Une Corvette entre deux catégories de voitures de luxe

Grâce à son prix compétitif et ses performances élevées, la Corvette se situe entre deux gammes. Trop puissante pour une Porsche Boxster, mais de prix équivalent lorsque celle-ci se pare d'options courantes, son niveau de performances la place au niveau des Maserati Coupé et Jaguar XKR, plus chères de 40 000 euros. Si en termes de tarifs et de performances sa concurrente la plus directe semble être la Porsche 911 S, l'acheteur potentiel se tromperait en comparant ces deux voitures tant les sensations au volant sont différentes. Le caractère spécifique de l'américaine la rapprocherait davantage de la GT au trident, même s'il lui confère une place à part dans la catégorie. La C6 élargit ainsi l'offre disponible sur le segment des voitures de sport et les 2 000 clients européens attendus par le constructeur devraient tomber assez facilement sous le charme de ce mythe américain à l'accent de plus en plus européen.



Frédéric Marty






ZOOM

Un objectif de 25 points de vente en France fin 2005


General Motors vient de réorganiser ses marques en Europe avant l'arrivée de Chevrolet sur le Vieux Continent.
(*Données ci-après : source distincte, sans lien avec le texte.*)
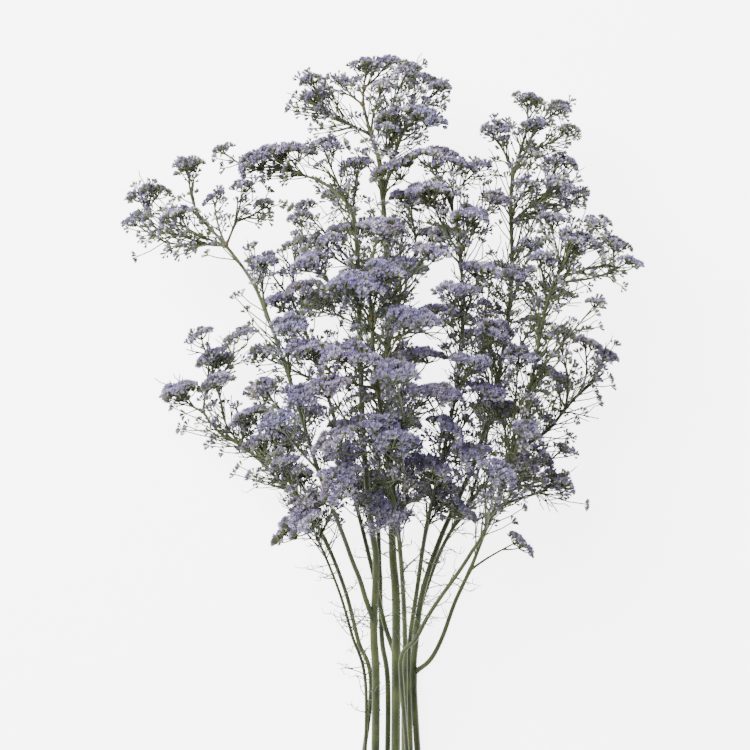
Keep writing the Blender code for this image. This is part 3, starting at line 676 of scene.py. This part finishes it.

Corvette devient donc une marque à part entière distribuée aux côtés de Cadillac pour ne pas gêner le positionnement de Chevrolet sur le segment des voitures d'entrée de gamme. Lors du rachat de Daewoo, le géant américain n'a en effet acquis que sa branche automobile, composée d'usines et de modèles déjà commercialisés. Le nom reste la propriété de la société coréenne qui continue à produire des appareils électroniques. En France, les objectifs de ventes pour la Corvette s'établissent à 150 unités pour l'année 2005. Conscient de l'insuffisance de son réseau dans l'Hexagone, le constructeur américain veut passer de 8 points de vente actuellement à 25 à la mi-2006.